Several proteins were identified with no homology to any known experimental proteins (TM < 0.4), forming novel families with putative MFs and biological processes. The selection criteria were critical as they concentrated on anticipated toxicity using ToxinPred 2.0 and were restricted to the entomopathogenic fungus group. Furthermore, a set of proteins appeared to share the same MF: cation metal ion binding (GO:0043169). From these proteins, BBA_01910 (209 amino acids) contains two repeated motifs fused with intrinsically disordered regions (IDRs) detected by the ODINPred server64, in which proteins with IDRs are noted to be highly prevalent in diseases65 (Fig. 7A,B). ToxinPred 2.0 predicted the toxicity of the motif sequence (ATCEPHEDHWHCPAGVPQPSLNPDGTPNPKATQ) with a score of approximately 0.75. To predict the type of cation metal ions, AlphaFold3 (AF3) was utilized for biomolecular interaction detection between the query protein and various ions, with results provided by interface-predicted template modeling (ipTM) scores26. Zinc ion interacted with six histidine residues (His-tag) and was the best matching ion to the studied protein giving a high ipTM score equal to 0.92 (Fig. 7C). Other novel folds were detected from genes BBA_09398 (pLDDT 85.4) and BBA_02207 (pLDDT 80.2) (Fig. 8). BBA_09398 (236 a.a.) binds to sodium ion through three residues (alanine, asparagine, and cysteine) with a high ipTM score (0.89) (Fig. 8A), while BBA_02207 (215 a.a.) attaches with cobalt ion through histidine residue (ipTM 0.91) (Fig. 8B). Like humans and plants, insects depend on various metal ions such as zinc, sodium, and calcium for proper physiological functions, where chelating these ions by any compound may block their functions66. Zinc metal is a necessary cofactor for many enzymes and is involved in a variety of processes, such as DNA synthesis, oxidation reactions, and cuticle production67. In neurons and other excitable cells, sodium ions are necessary for the propagation of the action potential. Numerous synthetic and naturally occurring neurotoxins, including various types of insecticides, target sodium channels due to their crucial functions in electrical signaling68. Cobalt has a key role in the synthesis of hemoglobin, which is necessary for insects to transport oxygen, as well as the metabolism of lipids, carbohydrates, and amino acids69.

Fig. 7
figure 7

Characterization of BBA_01910 protein structure. (A) Prediction of the protein and folding of its repeated motifs with a confidence scale. (B) ODINPred was used to predict the intrinsically disordered regions for the protein (cutoff > 0.5). (C) Prediction of the binding sites between the BBA_01910 protein and zinc ion using AF3.

Fig. 8
figure 8

The interactions between (A) the BBA_09398 protein and sodium ion. (B) the BBA_02207 protein and cobalt ion.

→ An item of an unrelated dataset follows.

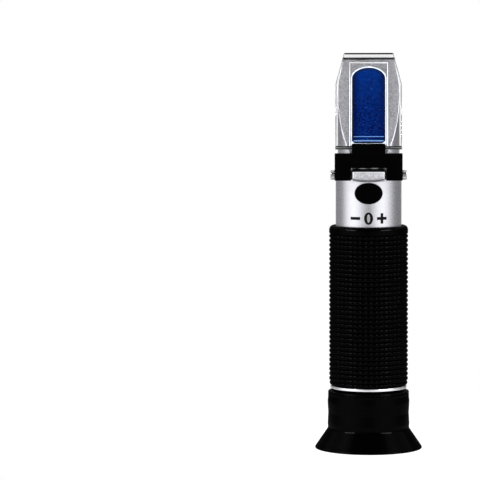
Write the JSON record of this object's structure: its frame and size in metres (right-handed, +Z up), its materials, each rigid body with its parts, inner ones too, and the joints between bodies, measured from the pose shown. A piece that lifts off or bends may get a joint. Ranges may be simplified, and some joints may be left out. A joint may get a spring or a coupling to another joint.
{
  "type": "handheld refractometer",
  "caption": "Handheld refractometer with a hinged clear plate over a slanted blue prism, a calibration screw under a plug, and a focusing eyepiece.",
  "frame": {"origin": "middle of the eyecup's rim, on the surface that the instrument stands on", "axes": "+Z up the optical axis from the eyepiece to the prism, -Y towards the side of the daylight plate, +X along the hinge pin"},
  "size_m": [0.0426, 0.0426, 0.1574],
  "materials": {
    "plated_metal": "satin plated, fine matt texture",
    "tube_metal": "turned",
    "black_metal": "black anodised",
    "steel": "turned",
    "brass": "turned",
    "bimetal": "rolled",
    "black_rubber": "moulded",
    "black_plastic": "moulded",
    "nylon": "moulded",
    "clear_acrylic": "clear, polished",
    "prism_glass": "blue, polished",
    "lens_glass": "polished",
    "seam_cement": "smooth"
  },
  "bodies": {
    "housing_body": {"front_housing": "plated_metal", "main_tube": "tube_metal", "rubber_grip": "black_rubber", "tube_end_ring": "plated_metal", "prism": "prism_glass", "prism_seal": "seam_cement", "hinge_pin": "steel", "hinge_pin_cap": "steel", "hinge_washers": "nylon", "housing_o_ring": "black_rubber", "carrier_ring": "black_metal", "bimetal_strip": "bimetal", "strip_screws": "steel", "baffle_rings": "black_metal", "reticle_holder": "black_metal", "reticle": "lens_glass", "reticle_ring": "black_metal", "guide_screw": "steel"},
    "plate_body": {"daylight_plate": "clear_acrylic", "hinge_bracket": "black_plastic", "plate_screws": "steel"},
    "plug_body": {"calibration_plug": "black_rubber"},
    "carrier_body": {"lens_carrier": "black_metal", "objective_lens": "lens_glass", "objective_ring": "black_metal"},
    "screw_body": {"calibration_screw": "brass"},
    "lens_cell_body": {"lens_cell": "black_metal", "cell_clip": "steel", "eye_lens_ring": "black_metal", "eye_lens": "lens_glass", "lens_spacer": "black_metal", "field_lens": "lens_glass"},
    "eyepiece_body": {"focus_barrel": "black_metal", "focus_o_ring": "black_rubber", "eyecup": "black_rubber"}
  },
  "joints": [
    {"name": "daylight_plate_hinge", "type": "hinge", "parent": "housing_body", "child": "plate_body", "pos_m": [0, -0.0145, 0.1099], "axis": [1, 0, 0], "range_deg": [0, 95]},
    {"name": "plug_pull", "type": "slide", "parent": "housing_body", "child": "plug_body", "axis": [0, -1, 0], "range_m": [0, 0.008]},
    {"name": "carrier_shift", "type": "slide", "parent": "housing_body", "child": "carrier_body", "axis": [0, 1, 0], "range_m": [-0.00025, 0.00025]},
    {"name": "calibration_turn", "type": "hinge", "parent": "carrier_body", "child": "screw_body", "pos_m": [0, -0.0106, 0.10247], "axis": [0, 1, 0], "range_deg": [-180.5, 180.5]},
    {"name": "focus_slide", "type": "slide", "parent": "housing_body", "child": "lens_cell_body", "axis": [0, 0, -1], "range_m": [-0.00041, 0.00301]},
    {"name": "eyepiece_turn", "type": "hinge", "parent": "lens_cell_body", "child": "eyepiece_body", "pos_m": [0, 0, 0], "axis": [0, 0, -1], "range_deg": [-36, 270]}
  ],
  "couplings": [
    {"joint": "focus_slide", "follows": "eyepiece_turn", "m_per_rad": 0.00063662},
    {"joint": "calibration_turn", "follows": "carrier_shift", "rad_per_m": 12566}
  ]
}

In conclusion, the prediction of secreted uncharacterized protein structures from Beauveria bassiana ARSEF 2860 uncovered: (i) new pathogenesis-related proteins belong to putative toxin-like families, most of which exhibit potential pesticides for controlling insects and fungi, (ii) the evolution of expanded putative ADP-ribose transferases (ARTs-like family), (iii) mechanisms and functions of nonhomologous novel folds.

Limitations and future perspectives

While computational structural genomics has proven to be an excellent supplement to the costly and time-consuming wet lab setting, some limits in our work must be acknowledged. Firstly, AF2 was unable to predict approximately 25% of protein structures. Secondly, several proteins did not fit with any known annotation category. Lastly, the structural prediction is insufficient to predict the putative functions. Despite these limitations, in silico structural-based annotation is a first step toward future studies that will focus on in vitro and in vivo validations of such proteins to assess their insecticidal efficacy and potential for agricultural uses. Regarding the non-homology protein structures, future advances might lead to their complete annotation, and these structures might be useful for the scientific community.